D. Stephen Menzies - Trinity Industries, Inc.

Management

Kristine, this is Steve. As we've talked about, expirations are fairly well spread out over the forthcoming years. We don't have anything unusual from a lease expiration standpoint in 2017. We're going to work very hard to keep those cars on lease. Because of the overhang of equipment and weak demand conditions, there's going to be a lot of pressure on those lease rates. So, that is why you look to stay short and hope to execute renewals at probably lower lease rates. Keep in mind that some of the railcars that will be coming off of our leases are leases that we entered into at the peak of the market with very high lease rates. So, the comparison from the incumbent lease rate to the new lease rate will probably be fairly different. We were successful not only with our renewals during the quarter, but we're also successful in putting some other cars that were in storage back into service which helped improve our lease fleet utilization.

Kristine Kubacki - CLSA Americas

Analyst · CLSA. Please go ahead. Your line is open.

Perfect. Thank you very much.

Operator

Operator

Thank you. And it does appear we have no further questions at this time. I will now hand the program back over to your speakers for any additional or closing remarks.
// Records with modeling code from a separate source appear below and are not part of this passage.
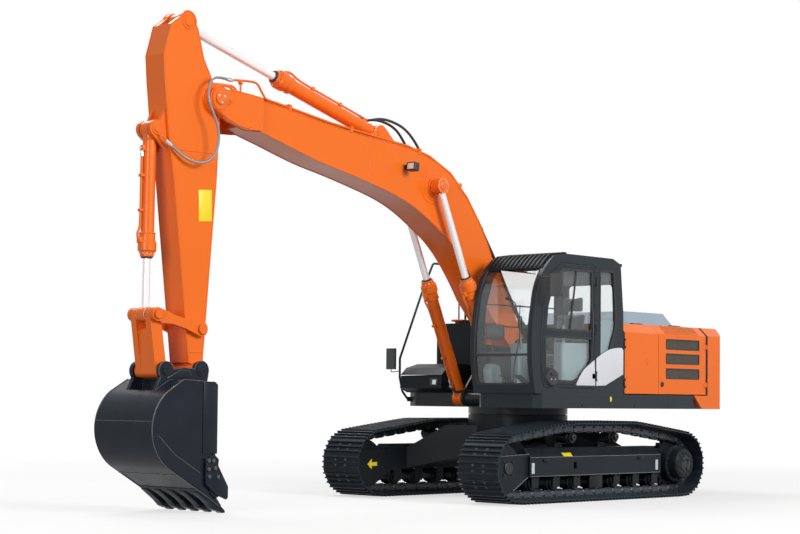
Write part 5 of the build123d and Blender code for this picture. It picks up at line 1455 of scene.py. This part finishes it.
class EXCAVATOR_OT_cylinders(bpy.types.Operator):
    """Glands, ports, supply pipes and bolts of the cylinders"""

    bl_idname = "excavator.cylinders"
    bl_label = "Cylinders"

    def execute(self, context):
        pair = (BOOM_CYLINDER_Y, -BOOM_CYLINDER_Y)
        self.cylinder("boom_cylinder", "boom_barrels", BOOM_CYLINDER_FOOT, BOOM_ROD_PIN, pair,
                      1.540, 0.072, 0.042, 1)
        self.cylinder("arm_cylinder", "arm_barrel", ARM_CYLINDER_FOOT, ARM_ROD_PIN, (0,),
                      1.640, 0.082, 0.047, -1)
        self.cylinder("bucket_cylinder", "bucket_barrel", BUCKET_CYLINDER_FOOT, LINK_PIN, (0,),
                      1.290, 0.070, 0.040, -1)
        self.eyes("boom_cylinder", "boom_rods", BOOM_ROD_PIN, pair, 0.088, 0.062)
        self.eyes("arm_cylinder", "arm_rod", ARM_ROD_PIN, (0,), 0.092, 0.070)
        self.eyes("bucket_cylinder", "bucket_rod", LINK_PIN, (0,), 0.076, 0.066)
        return {"FINISHED"}

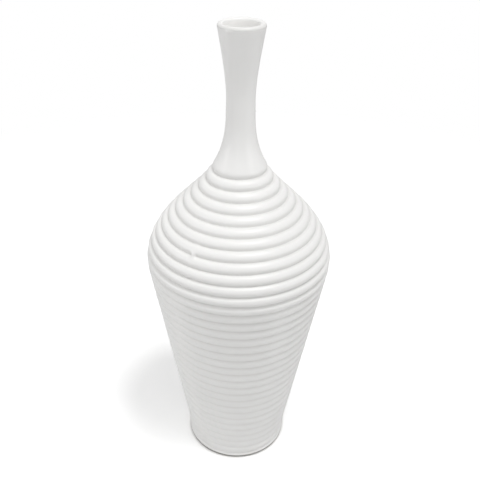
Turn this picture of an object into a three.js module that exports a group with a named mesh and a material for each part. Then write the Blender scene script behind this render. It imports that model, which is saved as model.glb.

Gail M. Peck - Trinity Industries, Inc.

Management

Thank you. That concludes today's conference call. A replay of this call will be available after 1:00 Eastern Standard Time today through midnight on November 3. The access number is 402-220-2658. Also the replay will be available on the website located at www.trin.net. We look forward to visiting with you again on our next conference call. Thank you for joining us this morning.

Operator

Operator

And that does conclude today's program. We'd like to thank you for your participation. Have a wonderful day. And you may disconnect at anytime.